Would you quote the material below in full and unchanged?

━━━━━━

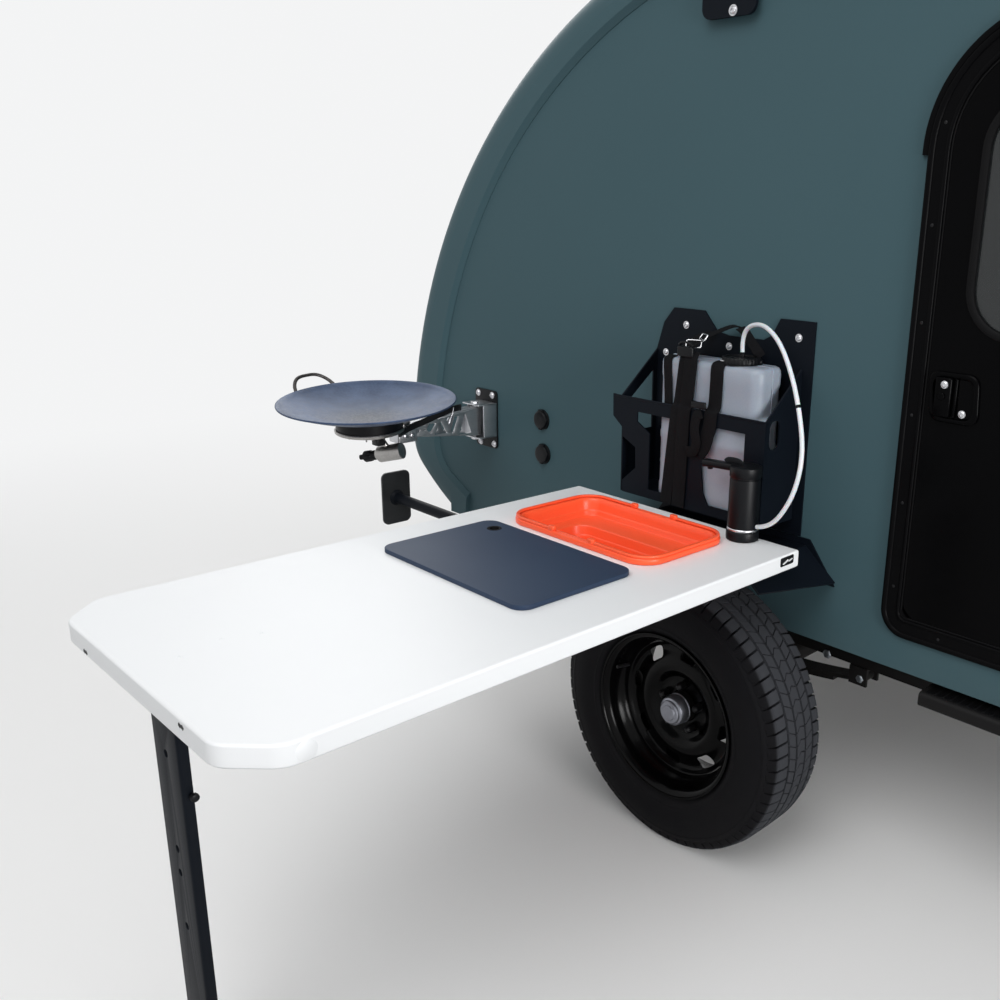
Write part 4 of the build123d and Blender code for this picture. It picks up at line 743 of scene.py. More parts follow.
# Side kitchen: the table's plate has two cut corners and a well for the tub
tableValues = dict(x=(-413, 288), y=(-2146.7, -897), z=(782, 820), corner=68, cornerRound=22, wallRound=6,
                   edge=4.8, marks=((-94, -1992), (-71, -2067), (-72, -1933)), plug=(288, -2047, 800))
tubValues = dict(x=(-297, 150), y=(-1238, -963), radius=58, well=19, ledge=62, near=44, far=90, wall=2.6,
                 rim=((4.5, 820.3), (0.6, 821.2), (0, 822.6), (0, 831.2), (0.9, 833.2), (3, 834), (5.8, 833.8),
                      (6.6, 831.8), (8.4, 831.4), (9.2, 833.6), (11.2, 834.2), (14.2, 834), (16.2, 832.6),
                      (18.2, 829), (20.5, 820), (22.2, 808), (22.8, 806), (24.6, 805.2), (25.6, 803.6),
                      (26.8, 794.5), (28.4, 792.2), (31, 791.5)),
                 basin=((0, 791.5), (1.8, 790.5), (3, 788), (5, 770), (5.6, 768.6), (7.2, 768), (8, 766.4),
                        (9.8, 748), (11.8, 744.2), (16, 742.5), (24, 742)))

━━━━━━

* SOLUTION FOR THIS EXERCISE:
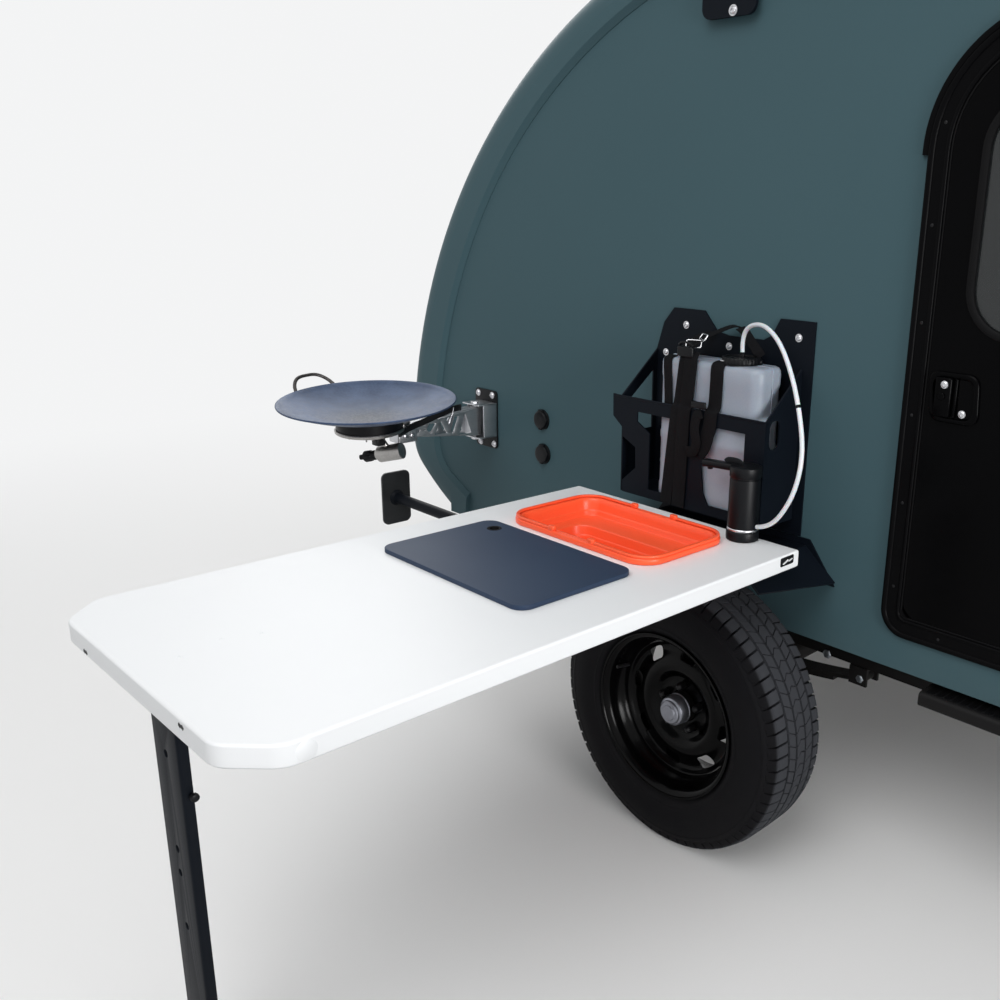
Write part 4 of the build123d and Blender code for this picture. It picks up at line 743 of scene.py. More parts follow.
# Side kitchen: the table's plate has two cut corners and a well for the tub
tableValues = dict(x=(-413, 288), y=(-2146.7, -897), z=(782, 820), corner=68, cornerRound=22, wallRound=6,
                   edge=4.8, marks=((-94, -1992), (-71, -2067), (-72, -1933)), plug=(288, -2047, 800))
tubValues = dict(x=(-297, 150), y=(-1238, -963), radius=58, well=19, ledge=62, near=44, far=90, wall=2.6,
                 rim=((4.5, 820.3), (0.6, 821.2), (0, 822.6), (0, 831.2), (0.9, 833.2), (3, 834), (5.8, 833.8),
                      (6.6, 831.8), (8.4, 831.4), (9.2, 833.6), (11.2, 834.2), (14.2, 834), (16.2, 832.6),
                      (18.2, 829), (20.5, 820), (22.2, 808), (22.8, 806), (24.6, 805.2), (25.6, 803.6),
                      (26.8, 794.5), (28.4, 792.2), (31, 791.5)),
                 basin=((0, 791.5), (1.8, 790.5), (3, 788), (5, 770), (5.6, 768.6), (7.2, 768), (8, 766.4),
                        (9.8, 748), (11.8, 744.2), (16, 742.5), (24, 742)))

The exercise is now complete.